SOURCE EXCERPT:
** START **

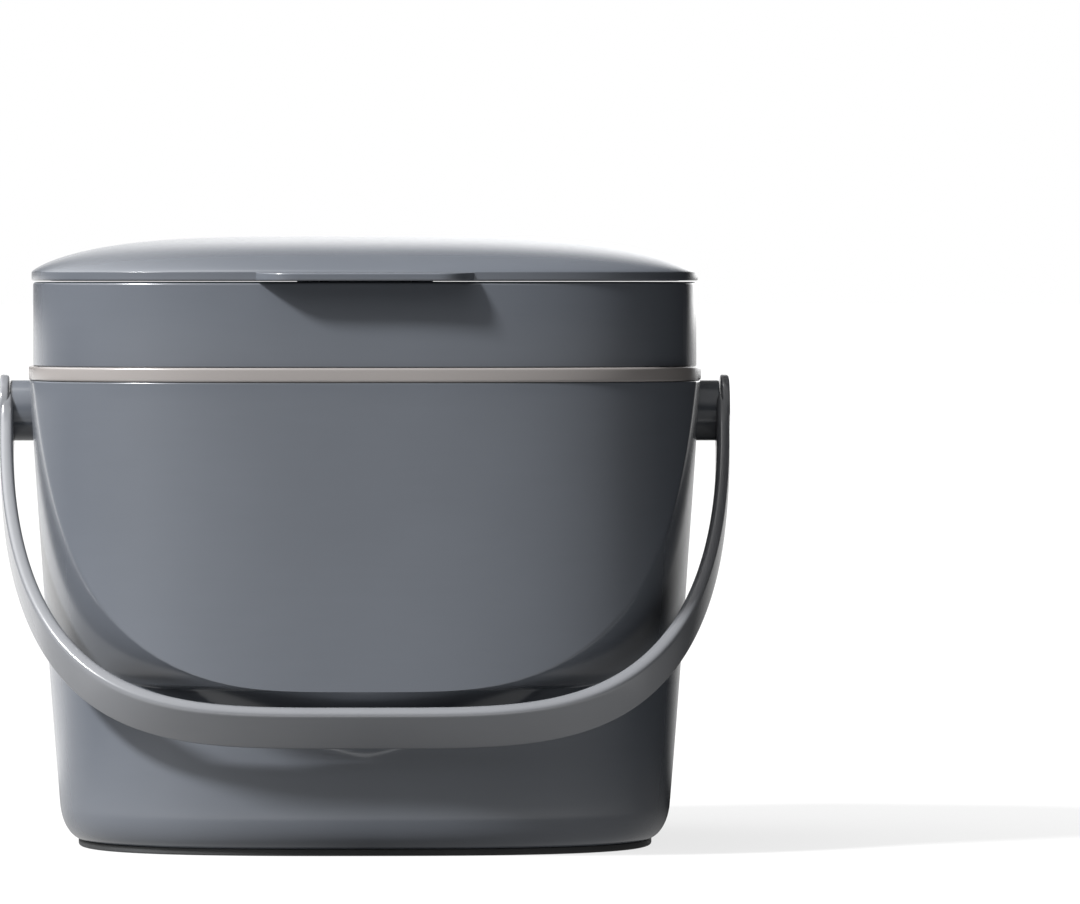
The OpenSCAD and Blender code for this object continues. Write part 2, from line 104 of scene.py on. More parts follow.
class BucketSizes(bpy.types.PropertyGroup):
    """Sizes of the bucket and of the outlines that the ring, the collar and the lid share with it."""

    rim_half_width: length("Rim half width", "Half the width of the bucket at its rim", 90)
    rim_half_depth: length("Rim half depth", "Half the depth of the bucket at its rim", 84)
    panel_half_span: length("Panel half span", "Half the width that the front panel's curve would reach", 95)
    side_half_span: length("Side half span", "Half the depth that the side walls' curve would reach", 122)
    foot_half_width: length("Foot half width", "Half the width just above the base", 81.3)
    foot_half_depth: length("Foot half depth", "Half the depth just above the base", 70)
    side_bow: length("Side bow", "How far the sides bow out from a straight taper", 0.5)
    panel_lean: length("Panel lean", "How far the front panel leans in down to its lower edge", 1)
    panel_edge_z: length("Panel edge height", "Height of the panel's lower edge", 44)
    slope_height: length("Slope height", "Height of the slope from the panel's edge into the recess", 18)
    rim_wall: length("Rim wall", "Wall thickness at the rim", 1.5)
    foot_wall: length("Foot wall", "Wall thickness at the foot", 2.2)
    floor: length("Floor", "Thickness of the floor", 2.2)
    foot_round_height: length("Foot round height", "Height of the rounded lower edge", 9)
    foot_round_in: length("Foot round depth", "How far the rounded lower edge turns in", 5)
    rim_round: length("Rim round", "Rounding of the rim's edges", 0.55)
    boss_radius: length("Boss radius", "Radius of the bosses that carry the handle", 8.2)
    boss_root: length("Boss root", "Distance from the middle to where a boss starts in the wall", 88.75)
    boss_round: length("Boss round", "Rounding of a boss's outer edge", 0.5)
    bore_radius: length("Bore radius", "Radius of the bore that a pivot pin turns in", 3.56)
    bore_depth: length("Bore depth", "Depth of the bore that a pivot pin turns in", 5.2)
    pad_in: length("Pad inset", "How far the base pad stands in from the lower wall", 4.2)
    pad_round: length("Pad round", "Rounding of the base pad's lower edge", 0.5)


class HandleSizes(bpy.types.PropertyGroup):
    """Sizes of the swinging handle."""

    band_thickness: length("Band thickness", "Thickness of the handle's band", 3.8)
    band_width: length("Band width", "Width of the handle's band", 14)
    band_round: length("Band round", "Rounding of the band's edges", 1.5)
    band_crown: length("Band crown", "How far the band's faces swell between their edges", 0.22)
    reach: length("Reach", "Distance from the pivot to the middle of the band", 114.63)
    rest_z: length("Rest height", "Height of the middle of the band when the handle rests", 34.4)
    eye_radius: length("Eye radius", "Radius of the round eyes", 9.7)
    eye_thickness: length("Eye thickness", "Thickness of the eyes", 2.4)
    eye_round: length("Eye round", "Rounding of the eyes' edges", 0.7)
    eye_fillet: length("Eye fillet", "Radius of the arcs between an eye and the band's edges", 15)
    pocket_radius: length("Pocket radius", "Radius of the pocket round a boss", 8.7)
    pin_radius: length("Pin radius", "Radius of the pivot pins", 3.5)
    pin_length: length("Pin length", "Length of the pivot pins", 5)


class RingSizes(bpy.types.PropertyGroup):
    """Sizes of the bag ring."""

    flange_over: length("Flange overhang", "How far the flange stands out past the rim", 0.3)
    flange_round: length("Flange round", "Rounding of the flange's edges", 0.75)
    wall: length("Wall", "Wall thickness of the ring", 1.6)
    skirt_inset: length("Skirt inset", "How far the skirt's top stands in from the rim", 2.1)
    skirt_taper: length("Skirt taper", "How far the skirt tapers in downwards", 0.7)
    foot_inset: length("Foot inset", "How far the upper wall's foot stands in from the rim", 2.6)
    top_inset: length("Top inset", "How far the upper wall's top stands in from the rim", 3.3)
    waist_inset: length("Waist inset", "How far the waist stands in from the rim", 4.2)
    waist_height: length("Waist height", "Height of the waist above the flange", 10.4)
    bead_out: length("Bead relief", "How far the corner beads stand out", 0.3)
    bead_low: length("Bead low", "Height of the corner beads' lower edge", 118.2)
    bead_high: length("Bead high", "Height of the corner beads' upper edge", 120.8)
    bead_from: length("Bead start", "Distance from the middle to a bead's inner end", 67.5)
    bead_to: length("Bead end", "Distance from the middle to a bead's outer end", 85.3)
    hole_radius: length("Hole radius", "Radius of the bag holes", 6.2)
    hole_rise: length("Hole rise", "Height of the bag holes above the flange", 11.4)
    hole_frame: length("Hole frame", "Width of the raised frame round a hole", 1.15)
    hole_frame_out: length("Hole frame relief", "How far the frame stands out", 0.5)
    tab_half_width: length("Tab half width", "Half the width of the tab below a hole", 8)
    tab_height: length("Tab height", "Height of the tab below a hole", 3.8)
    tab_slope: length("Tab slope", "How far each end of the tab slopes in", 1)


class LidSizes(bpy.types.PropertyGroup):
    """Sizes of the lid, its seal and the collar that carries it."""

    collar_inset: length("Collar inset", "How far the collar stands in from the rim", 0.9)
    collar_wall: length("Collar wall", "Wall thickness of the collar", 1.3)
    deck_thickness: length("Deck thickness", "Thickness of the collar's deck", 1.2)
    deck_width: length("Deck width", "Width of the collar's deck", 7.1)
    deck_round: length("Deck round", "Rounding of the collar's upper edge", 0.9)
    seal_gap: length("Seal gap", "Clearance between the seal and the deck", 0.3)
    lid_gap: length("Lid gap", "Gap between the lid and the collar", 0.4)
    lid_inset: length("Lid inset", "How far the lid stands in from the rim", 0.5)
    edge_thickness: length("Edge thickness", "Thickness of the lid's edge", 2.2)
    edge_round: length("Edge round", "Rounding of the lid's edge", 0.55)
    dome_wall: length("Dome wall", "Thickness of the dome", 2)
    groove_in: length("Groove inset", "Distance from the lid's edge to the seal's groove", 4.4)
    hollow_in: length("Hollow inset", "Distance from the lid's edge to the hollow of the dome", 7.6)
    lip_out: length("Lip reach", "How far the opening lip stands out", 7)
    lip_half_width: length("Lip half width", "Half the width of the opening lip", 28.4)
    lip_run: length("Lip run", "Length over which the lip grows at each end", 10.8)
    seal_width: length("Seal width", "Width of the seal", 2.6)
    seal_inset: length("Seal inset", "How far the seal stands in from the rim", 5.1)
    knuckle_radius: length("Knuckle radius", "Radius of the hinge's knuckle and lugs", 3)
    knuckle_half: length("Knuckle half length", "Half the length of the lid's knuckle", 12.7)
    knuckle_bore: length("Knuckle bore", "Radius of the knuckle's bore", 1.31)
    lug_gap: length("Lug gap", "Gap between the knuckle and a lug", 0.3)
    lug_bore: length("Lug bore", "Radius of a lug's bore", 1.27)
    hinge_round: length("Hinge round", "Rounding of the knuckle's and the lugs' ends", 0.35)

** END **

GIVEN REQUEST:
Your answer should be exactly the lines of the data above, from the first through the line containing "the bucket and".

COMPLETE RESPONSE:
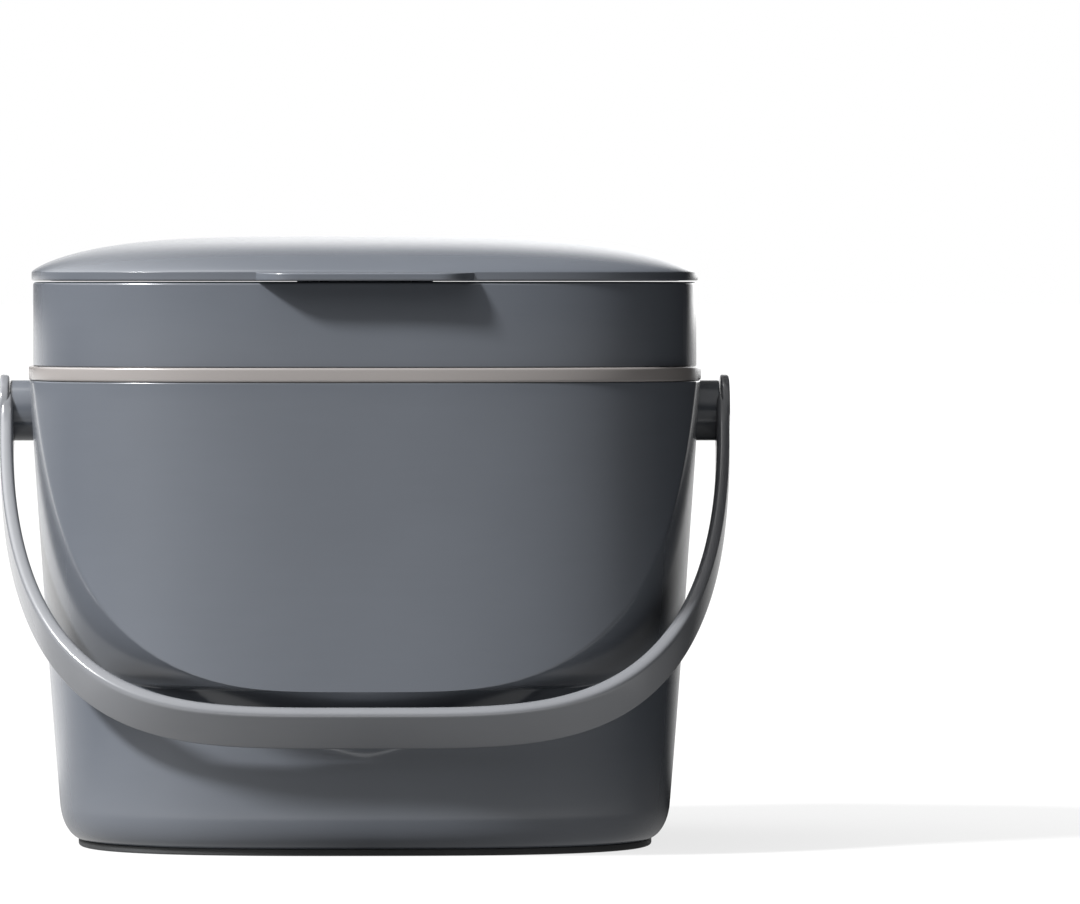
The OpenSCAD and Blender code for this object continues. Write part 2, from line 104 of scene.py on. More parts follow.
class BucketSizes(bpy.types.PropertyGroup):
    """Sizes of the bucket and of the outlines that the ring, the collar and the lid share with it."""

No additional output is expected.